And with only one worker, all workers can talk to all workers, and so the backup succeeds. I can supply a core dump if needed.

Jay

Jose posted his config.ini in his original forum thread: http://forums.mysql.com/read.php?25,563119,564783#msg-564783

He is just using the line MaxNoOfExecutionThreads=8 to generate this error.

Jay:

Thank you for a very detailed bug description. Due to that it was very easy
to identify the bug. It seems to be a regression introduced in 7.2.7.

As you have already indicated, a possible (though poor) workaround is to avoid using ndbmtd, or at least restrict it to have only a single LDM.

Ole,

Thank you very much. I did post this as a question on Mikael Ronstrom's blog and he said, "No, you missed nothing, you hit a bug.

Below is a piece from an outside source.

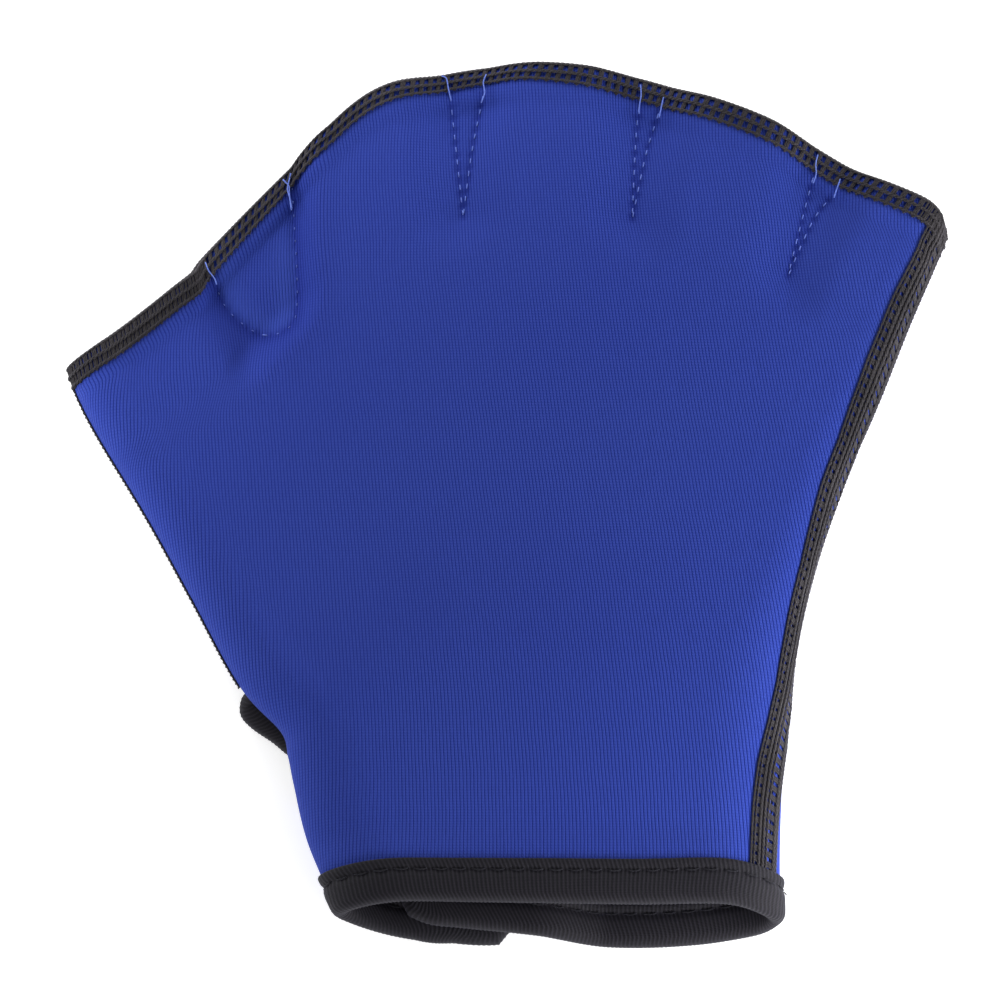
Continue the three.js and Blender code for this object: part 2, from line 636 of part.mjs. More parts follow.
function closurePatch() {
  const [w, h, r] = [PATCH_LENGTH / 2, PATCH_HEIGHT / 2, PATCH_CORNER];
  const shape = new THREE.Shape();
  shape.absarc(w - r, h - r, r, 0, Math.PI / 2);
  shape.absarc(r - w, h - r, r, Math.PI / 2, Math.PI);
  shape.absarc(r - w, r - h, r, Math.PI, 1.5 * Math.PI);
  shape.absarc(w - r, r - h, r, 1.5 * Math.PI, 2 * Math.PI);
  const geometry = new THREE.ExtrudeGeometry(shape, {
    depth: PATCH,
    bevelEnabled: false,
    curveSegments: CORNER_SEGMENTS,
  });
  const mesh = new THREE.Mesh(geometry, BLACK_HOOK);
  mesh.name = "closure_patch";
  const x = STRAP_HEM_END.x - TAPE_ROW + STRAP_END_SLANT - w;
  const rootMiddle = new THREE.Vector2(STRAP_ROOT.x, (STRAP_ROOT.y + planPoint("palm", 0, 0).y) / 2);
  const endMiddle = new THREE.Vector2(STRAP_HEM_END.x, STRAP_HEM_END.y + STRAP_HEIGHT / 2);
  const share = (x - rootMiddle.x) / (endMiddle.x - rootMiddle.x);
  mesh.position.set(x, lerp(rootMiddle.y, endMiddle.y, share), STRAP_LEVEL + CLOTH / 2 + CLEAR);
  mesh.rotation.z = endMiddle.sub(rootMiddle).angle();
  return mesh;
}

const glove = new THREE.Group();
glove.add(palmPanel(), backPanel(), cuffTape(), sideSeam(), thumbSeam(), closurePatch());
glove.add(fingerEdge("palm_finger_edge", palmGrid, PALM_UNDER + 1, PALM_SEAM, 1));
glove.add(fingerEdge("back_finger_edge", backGrid, BACK_EDGE, BACK_SEAM - 1, -1));

// The origin is under the middle of the glove, on the ground it lies on
const box = new THREE.Box3().setFromObject(glove);
const middle = box.getCenter(new THREE.Vector3());
glove.position.set(-middle.x, -middle.y, -box.min.z);

export default glove;
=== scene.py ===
"""Dresses a neoprene swim glove: knit cloth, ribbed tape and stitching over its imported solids.

The glove lies on its back with the palm up. Lengths in the script are millimetres in the plane
of the cloth, with X from the thumb to the little finger and Y from the wrist to the finger tips.
"""
import math

import bpy
import numpy as np
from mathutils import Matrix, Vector
from mathutils.bvhtree import BVHTree


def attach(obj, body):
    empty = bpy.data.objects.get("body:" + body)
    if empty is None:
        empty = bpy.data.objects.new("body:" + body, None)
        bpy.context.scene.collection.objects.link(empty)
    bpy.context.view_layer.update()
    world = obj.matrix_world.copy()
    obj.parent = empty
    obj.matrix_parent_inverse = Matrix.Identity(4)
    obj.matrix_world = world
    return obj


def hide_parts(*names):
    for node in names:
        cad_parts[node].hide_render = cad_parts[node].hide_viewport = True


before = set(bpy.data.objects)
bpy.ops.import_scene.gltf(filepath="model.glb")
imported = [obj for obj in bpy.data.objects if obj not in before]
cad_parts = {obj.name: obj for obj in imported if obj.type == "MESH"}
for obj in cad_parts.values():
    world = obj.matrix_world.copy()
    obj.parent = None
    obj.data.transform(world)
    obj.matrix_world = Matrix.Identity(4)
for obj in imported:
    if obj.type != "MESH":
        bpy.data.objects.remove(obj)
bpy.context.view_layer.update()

bl_info = {
    "name": "Webbed swim glove",
    "version": (1, 0, 0),
    "blender": (4, 5, 0),
    "location": "3D View > Sidebar > Swim glove",
    "description": "Cloth, binding tape and stitching of a webbed swim glove",
    "category": "Object",
}

# The same sizes as the solids have
CLOTH_WIDTH = 203.0
CLOTH_LENGTH = 208.5
CLOTH = 2.2  # thickness of the cloth
TAPE = 0.9
TAPE_WIDTH = 10.6
SERGE = 0.5  # thickness of the overlock
SERGE_WIDTH = 5.3
BAND = 0.7  # thickness of a seam's stitched band
BAND_REACH = 3.6  # from its seam to a band's border
SEAM_INSET = 4.0  # from the fold to a seam
SEAM_GAP = 0.3
CLEAR = 0.3  # between the cloth and what is sewn over it
LAYER_GAP = 0.4
CUFF_RISE = 15.0  # how far apart the panels stand at the cuff, the palm and the finger tips
PALM_RISE = 12.0
FINGER_RISE = 10.8
RISE_ABOVE = 0.56  # share of that above the folds at the sides
FOLD_RADIUS = 2.6
PINCH_REACH = 9.0  # how far round a web the back is drawn in, and then the palm
PALM_REACH = 13.0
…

We also discovered this very recently and actually discussed the fix today :) A fix is in the works."

So... Thanks guys for being on top of this! I'm reducing our LDM thread count to 1 temporarily until the fix is produced.

Again, thank you!
Jay

I hate to be a bother, but is there any update on this? Do we have a time frame for it getting resolved?

This bug has been fixed in MySQL CLuster 7.2.8 which is now available on http://dev.mysql.com/downloads/cluster/